Subsequently, when the carrier attempted to get reimbursement, the Workmen’s Compensation Board held that the Connecticut Federal court’s denial of the carrier’s motion to inter*370vene was res judicata and precluded further consideration of its claim. Noting the stipulation made in the Connecticut action, however, we held at pages 37-38: This was explicit recognition and acknowledgment that nothing decided by the Federal tribunal was to foreclose a subsequent interpretation by the appropriate New York authorities of the provisions of our compensation statute applicable to the post-settlement period. The respondent may not, therefore, properly invoke the doctrine of res judicata on this appeal.”

We are, therefore, of the opinion that the husband’s motion to strike the alimony and support provisions should be denied on the ground that he is estopped from asserting the subsequent divorce decree, due to his open court stipulation. Thus, he can be adjudged in contempt for failure to comply with the alimony and support provisions contained in the judgment.

Accordingly, the order of the Appellate Division should be affirmed, with costs, and the certified question answered in the affirmative.
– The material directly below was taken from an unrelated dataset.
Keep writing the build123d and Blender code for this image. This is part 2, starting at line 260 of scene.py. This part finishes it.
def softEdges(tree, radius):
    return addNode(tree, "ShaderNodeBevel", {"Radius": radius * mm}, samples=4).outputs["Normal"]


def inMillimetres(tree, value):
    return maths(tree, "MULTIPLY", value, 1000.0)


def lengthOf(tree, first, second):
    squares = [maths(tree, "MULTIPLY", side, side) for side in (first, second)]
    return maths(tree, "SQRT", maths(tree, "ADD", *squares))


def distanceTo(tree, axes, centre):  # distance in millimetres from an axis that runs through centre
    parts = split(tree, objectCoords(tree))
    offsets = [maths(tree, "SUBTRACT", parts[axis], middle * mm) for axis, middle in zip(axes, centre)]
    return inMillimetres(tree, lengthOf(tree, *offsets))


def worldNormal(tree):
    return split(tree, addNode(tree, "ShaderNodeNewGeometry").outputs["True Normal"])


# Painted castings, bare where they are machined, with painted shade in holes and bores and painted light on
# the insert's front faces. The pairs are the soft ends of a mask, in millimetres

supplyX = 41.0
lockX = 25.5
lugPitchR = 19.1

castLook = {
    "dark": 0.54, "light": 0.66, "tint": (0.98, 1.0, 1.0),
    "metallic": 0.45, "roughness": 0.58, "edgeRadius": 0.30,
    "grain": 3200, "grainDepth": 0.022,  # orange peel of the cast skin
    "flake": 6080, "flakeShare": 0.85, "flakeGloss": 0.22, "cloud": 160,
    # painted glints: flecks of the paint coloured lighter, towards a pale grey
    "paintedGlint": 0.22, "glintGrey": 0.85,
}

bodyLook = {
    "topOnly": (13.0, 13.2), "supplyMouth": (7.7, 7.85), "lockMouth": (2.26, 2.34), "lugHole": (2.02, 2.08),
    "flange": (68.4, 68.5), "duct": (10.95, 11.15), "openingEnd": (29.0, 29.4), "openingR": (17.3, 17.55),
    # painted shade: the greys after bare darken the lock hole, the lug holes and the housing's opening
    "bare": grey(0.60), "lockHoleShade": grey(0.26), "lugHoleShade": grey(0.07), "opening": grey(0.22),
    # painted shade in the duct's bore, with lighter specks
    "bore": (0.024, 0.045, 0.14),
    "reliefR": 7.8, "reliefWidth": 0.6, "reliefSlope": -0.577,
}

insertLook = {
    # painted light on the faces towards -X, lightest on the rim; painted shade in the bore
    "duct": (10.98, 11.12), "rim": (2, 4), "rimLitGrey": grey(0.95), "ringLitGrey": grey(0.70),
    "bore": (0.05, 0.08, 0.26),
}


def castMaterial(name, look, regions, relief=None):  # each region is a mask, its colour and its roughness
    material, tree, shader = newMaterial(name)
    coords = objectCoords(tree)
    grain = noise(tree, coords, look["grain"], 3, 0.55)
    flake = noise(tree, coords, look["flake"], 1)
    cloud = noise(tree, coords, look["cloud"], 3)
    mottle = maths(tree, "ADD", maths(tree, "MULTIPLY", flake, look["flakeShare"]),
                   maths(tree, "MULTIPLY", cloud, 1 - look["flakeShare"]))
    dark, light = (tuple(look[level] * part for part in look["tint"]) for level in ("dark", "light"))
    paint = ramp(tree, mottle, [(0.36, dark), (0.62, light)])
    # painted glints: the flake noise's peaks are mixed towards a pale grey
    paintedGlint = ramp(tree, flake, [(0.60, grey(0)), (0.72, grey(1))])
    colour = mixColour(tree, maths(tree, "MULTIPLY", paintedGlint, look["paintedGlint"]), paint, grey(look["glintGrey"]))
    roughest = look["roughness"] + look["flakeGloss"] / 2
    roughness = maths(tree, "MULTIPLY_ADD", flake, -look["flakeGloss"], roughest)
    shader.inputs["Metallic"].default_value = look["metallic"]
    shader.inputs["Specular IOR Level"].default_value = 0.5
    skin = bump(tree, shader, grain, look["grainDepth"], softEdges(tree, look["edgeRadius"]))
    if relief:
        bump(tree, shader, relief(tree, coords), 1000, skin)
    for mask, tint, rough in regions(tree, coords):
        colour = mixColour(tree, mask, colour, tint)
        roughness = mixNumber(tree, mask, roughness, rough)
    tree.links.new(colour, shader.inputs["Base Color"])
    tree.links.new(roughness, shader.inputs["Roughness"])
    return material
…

Chief Judge Fuld and Judges Burke, Scileppi, Bergan and Breitel concur with Judge Keating; Judge Van Voorhis dissents.

Order affirmed, etc.

. In Estin v. Estin (296 N. Y. 308, affd. 334 U. S. 541) we held that, where the foreign court does not have personal jurisdiction over the wife, it i* not empowered, insofar as New York is concerned, to cancel her right to alimony.

. Section 466 (subd. [c]) of the Family Court Act now empowers the Family Court to entertain an application to enforce such a decree of any foreign jurisdiction.

. This is, of course, assuming that Mexico considers that such a divorce overrides a prior separation judgment. Mexican law was not briefed at all on this appeal. The foregoing is, therefore, based on the assumption that it would be similar to our law in this respect.